A Sevilla-led bid to force Real Madrid and Barcelona to share television revenue more equitably appears doomed to failure and the big two’s domination of La Liga is likely to remain entrenched for years to come.
Sevilla’s president Jose Maria del Nido, an outspoken critic of the current system under which Real and Barca take half the annual pot of around 600 million euros ($820 million), has compared his campaign to the French revolution.
The colourful lawyer convened a meeting this month with officials from 11 apparently like-minded La Liga clubs who want the sale of the rights to the league to be centralized and income shared as in rival European competitions.

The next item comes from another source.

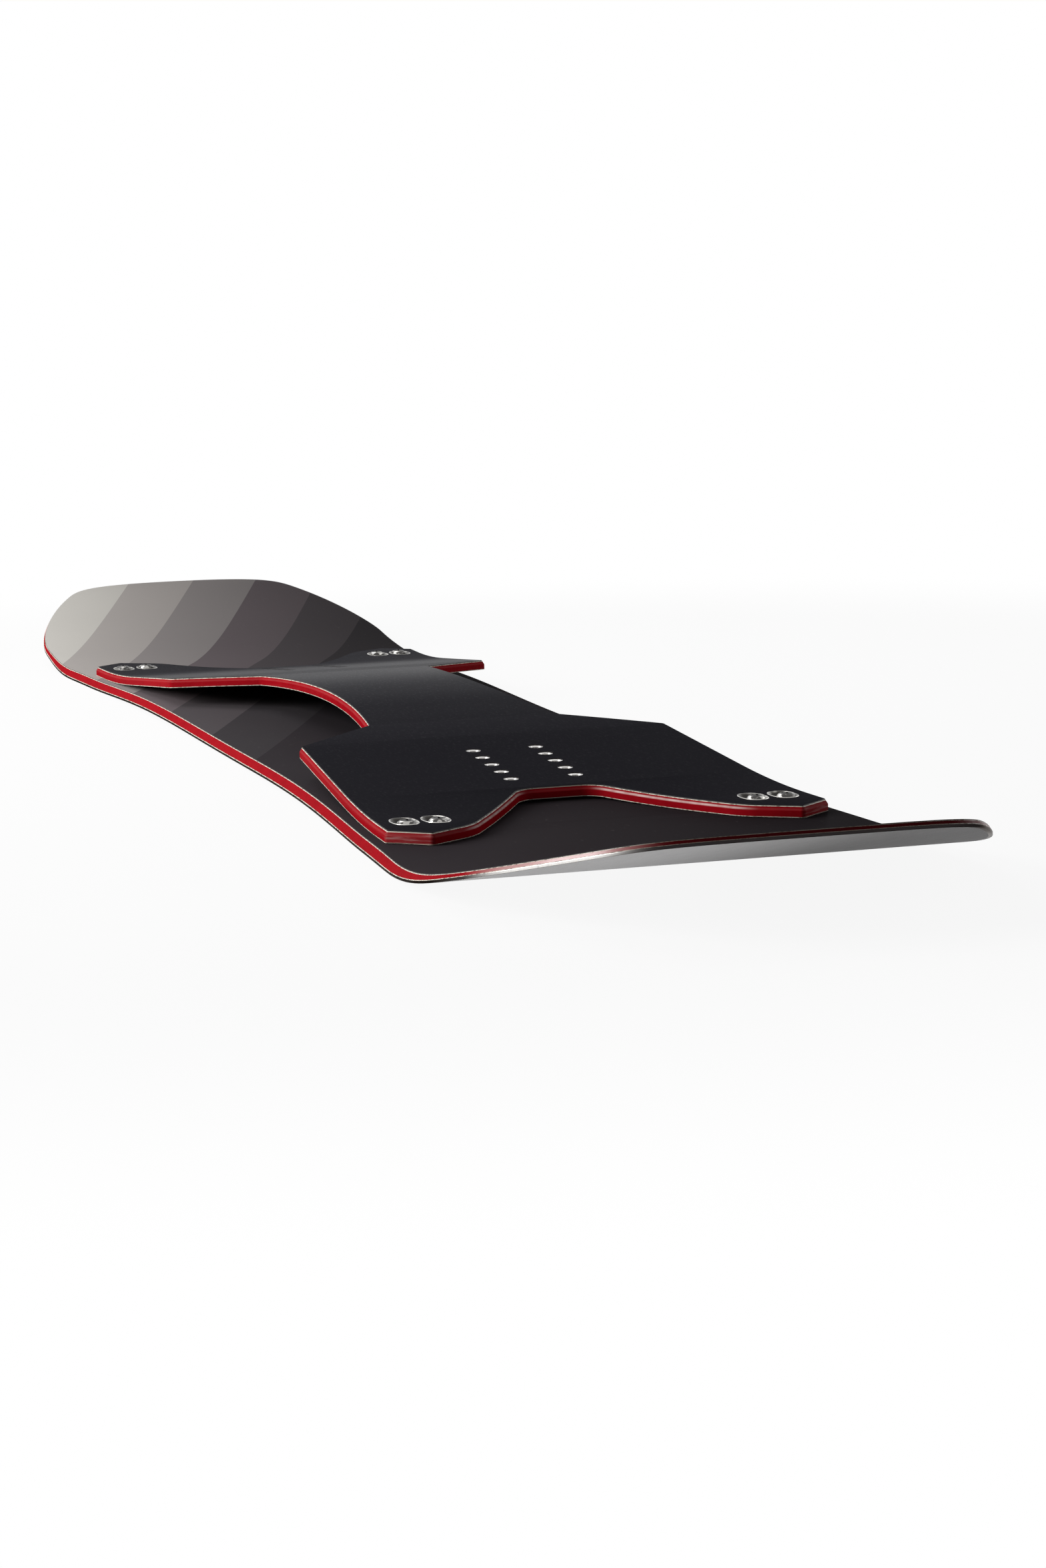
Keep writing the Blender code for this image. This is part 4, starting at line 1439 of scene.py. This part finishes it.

However, the movement already appears to be running out of steam and Real and Barca, the world’s richest clubs by revenue who earn close to 500 million euros a season, are unlikely to agree to give up their privileged position, analysts said.
Only with a gun to the head and maybe not even then,” Placido Rodriguez, a professor of economics at Oviedo University and a former chairman of La Liga club Sporting Gijon, told Reuters.
If nothing changes the gap between the two heavyweights and the rest can only get wider.Barca earned a total of almost 180 million euros from television contracts in the 2009/10 season, including non-Spanish deals, with Real reaping just under 160 million, according to the latest Deloitte Football Money League published in February.